Watch for sinus infections as weather changes
Fall weather brings festivities and guests to our homes, as well as some unwelcome guests, including allergies, colds and sinus infections. Dr. Tran Locke, ear nose and throat specialist at Baylor College of Medicine, explains how to identify, treat and prevent sinus infections.
The sinuses are hollow spaces in the bones of the face that connect inside the nasal cavity through small channels. A sinus infection occurs when viruses or bacteria infect your sinuses, causing the lining of the sinuses to become swollen, trapping mucus and debris and preventing drainage into the nasal cavity, Locke said. Most sinus infections are viral and often follow a viral infection like a cold.
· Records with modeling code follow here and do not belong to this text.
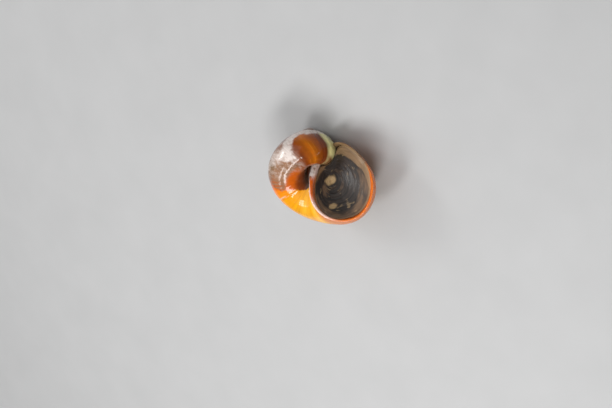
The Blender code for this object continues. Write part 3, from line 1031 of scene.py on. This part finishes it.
def camera_axes():
    """Towards the camera, and the picture's right and up, in the shell frame."""
    level = math.cos(CAMERA_RISE)
    towards = np.array([math.sin(CAMERA_TURN) * level, -math.cos(CAMERA_TURN) * level, math.sin(CAMERA_RISE)])
    right = np.array([math.cos(CAMERA_TURN), math.sin(CAMERA_TURN), 0.0])
    up = np.cross(towards, right)
    cos_roll, sin_roll = math.cos(CAMERA_ROLL), math.sin(CAMERA_ROLL)
    return towards, right * cos_roll + up * sin_roll, up * cos_roll - right * sin_roll


def add_camera():
    """The photo's camera. It stands where the fit puts it, and turns a little so that the apex
    lands where the photo shows it."""
    towards, right, up = (LIE @ axis for axis in camera_axes())
    place = placed(np.zeros((1, 3)))[0] * 0 + SHIFT + towards * CAMERA_DISTANCE
    focal = FOCAL_LENGTH / SENSOR_WIDTH * PICTURE[0]
    off_right = (APEX_IN_PICTURE[0] - PICTURE[0] / 2) / focal
    off_up = (PICTURE[1] / 2 - APEX_IN_PICTURE[1]) / focal
    ray = -towards
    look = ray - off_right * right - off_up * up
    look /= np.linalg.norm(look)
    side = np.cross(look, up)
    side /= np.linalg.norm(side)
    top = np.cross(side, look)
    data = bpy.data.cameras.new("photo_camera")
    data.lens = FOCAL_LENGTH
    data.sensor_width = SENSOR_WIDTH
    data.clip_start = 0.01
    camera = bpy.data.objects.new("photo_camera", data)
    bpy.context.scene.collection.objects.link(camera)
    matrix = np.eye(4)
    matrix[:3, 0], matrix[:3, 1], matrix[:3, 2], matrix[:3, 3] = side, top, -look, place
    camera.matrix_world = Matrix(matrix)
    bpy.context.scene.camera = camera


def add_light(name, start, end, width, radiance, distance=0.6):
    """A long soft light. start and end are the directions of its two ends, as the picture's
    right and up and the way to the camera."""
    towards, right, up = (LIE @ axis for axis in camera_axes())
    ends = []
    for direction in (start, end):
        direction = direction[0] * right + direction[1] * up + direction[2] * towards
        ends.append(direction / np.linalg.norm(direction) * distance)
    middle = (ends[0] + ends[1]) / 2
    along = ends[1] - ends[0]
    length = np.linalg.norm(along)
    along /= length
    facing = middle - middle.dot(along) * along
    facing /= np.linalg.norm(facing)
    data = bpy.data.lights.new(name, "AREA")
    data.shape = "RECTANGLE"
    data.size, data.size_y = length, width
    data.energy = radiance * math.pi * length * width
    light = bpy.data.objects.new(name, data)
    bpy.context.scene.collection.objects.link(light)
    matrix = np.eye(4)
    matrix[:3, 0], matrix[:3, 1], matrix[:3, 2] = along, np.cross(facing, along), facing
    matrix[:3, 3] = middle + (0, 0, LIGHT_AIM)
    light.matrix_world = Matrix(matrix)


def add_floor():
    bpy.ops.mesh.primitive_plane_add(size=6, location=(0, 0, -0.00002))
    floor = bpy.context.object
    floor.name = "floor"
    made = Nodes("pale_floor")
    grain = made.noise(made.tree.nodes.new("ShaderNodeNewGeometry").outputs["Position"], 40.0, 2.0)
    made.set(Base_Color=made.ramp(grain, (0.0, 0.36), (1.0, 0.4)), Roughness=0.8)
    floor.data.materials.append(made.material)


def add_world():
    world = bpy.data.worlds.new("studio")
    world.use_nodes = True
    background = world.node_tree.nodes["Background"]
    background.inputs["Color"].default_value = (0.97, 0.98, 1.0, 1.0)
    background.inputs["Strength"].default_value = 0.16
    bpy.context.scene.world = world


wet_shell = shell_material()
for skin_name in SKINS:
    skin(skin_name, wet_shell)
lip_piece("shell_outer_lip", math.radians(100), LIP_MEETING, 420, lip_material("outer_lip", 0))
lip_piece("shell_columellar_lip", LIP_MEETING, math.radians(-236), 300, lip_material("columellar_lip", 1))
operculum(operculum_material())
foot(foot_material())
add_floor()
add_world()
add_camera()
add_light("panel", (-0.64, 0.9, 0.6), (-0.96, -1.0, 0.6), 1.4, 0.85, distance=1.0)
add_light("ring", (-0.97, 0.16, 0.24), (-0.88, 0.4, 0.25), 0.12, 11.0)
add_light("window", (0.1, -0.45, 0.88), (-0.26, -0.86, 0.42), 0.1, 18.0)
add_light("sparkle", (-0.64, -0.44, 0.62), (-0.64, -0.74, 0.16), 0.1, 12.0)
add_light("fill", (0.9, 0.25, 0.42), (0.75, -0.5, 0.42), 0.07, 10.0)
bpy.context.scene.view_settings.view_transform = "Standard"
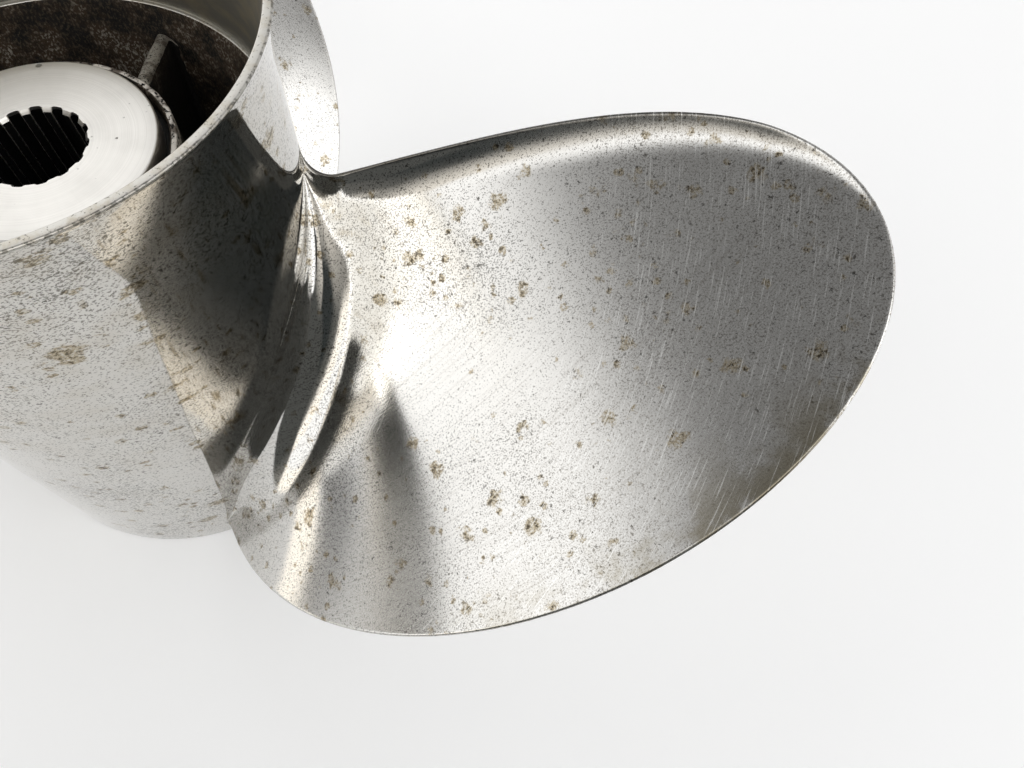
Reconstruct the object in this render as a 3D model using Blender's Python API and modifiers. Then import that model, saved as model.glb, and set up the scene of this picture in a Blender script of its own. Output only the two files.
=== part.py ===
"""Three-blade stainless steel propeller of an outboard motor, with through-hub exhaust.

Metres, +Z up. The Z axis is the shaft axis and points aft. The origin is on the axis, in the plane
of the hub's forward face, which the propeller stands on. The propeller turns right-handed.
"""
import math

import bmesh
import bpy
from mathutils import Matrix, Vector

# Driving dimensions of the hub barrel
HUB_LENGTH = 0.169
FRONT_RADIUS = 0.0604
BARREL_RADIUS = 0.0622
RIM_RADIUS = 0.0658
TAPER_END = 0.090
FLARE_START = 0.144
FLARE_STEPS = 5
RIM_WIDTH = 0.0023
LEDGE_Z = 0.1303
LEDGE_RADIUS = 0.0599
BORE_AFT_RADIUS = 0.0587
BORE_FRONT_RADIUS = 0.0570
EDGE_BREAK = 0.0008

# Inner hub, its ribs and what is pressed into it
INNER_HUB_AFT_Z = 0.1298
INNER_HUB_FRONT_Z = 0.010
INNER_HUB_AFT_RADIUS = 0.0333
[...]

“We often see sinus infections in the winter because people are more predisposed to getting colds,” said Locke, assistant professor in the Bobby R. Alford Department of Otolaryngology – Head and Neck Surgery. “I also see patients who have bad allergies get sinus infections when the weather changes. With an allergy flare up, the sinus lining can get very swollen to the point where sinuses can’t drain, and there’s risk for infection due to the buildup of mucus.”
The main symptoms of a sinus infection are nasal blockage or congestion and facial or sinus pressure. But other possible symptoms include decreased smell and discolored drainage and, less commonly, upper tooth pain, ear pressure, headaches and in some cases fever. Sinus infection symptoms usually last 10 days or longer. Mild symptoms lasting less than 10 days are often caused by an upper respiratory infection or common cold, rather than a sinus infection, and can be treated at home with rest, hydration and over-the-counter decongestants.
“I recommend using a sinus rinse to wash any mucus, debris or pollen in the nose,” Locke said.
Patients with severe symptoms lasting longer than 10 days should see a doctor as antibiotics may be required to treat the infection, Locke said. If you are experiencing chronic sinusitis, with symptoms lasting 12 weeks or more, Locke recommends seeing an ENT specialist.
“We want to look in the nose and see if there are polyps, pus or anything else causing that chronic inflammation,” Locke said. “If nasal irrigations, steroid sprays and antibiotics don’t work, surgery may be needed to open the sinuses.”
There are several things you can do to prevent a sinus infection. Maintaining good nasal hygiene can help. Use saline rinses regularly to clean out the nose, keep your allergies under control and avoid exposure to nasal irritants, like smoke. Frequent hand washing also is helpful.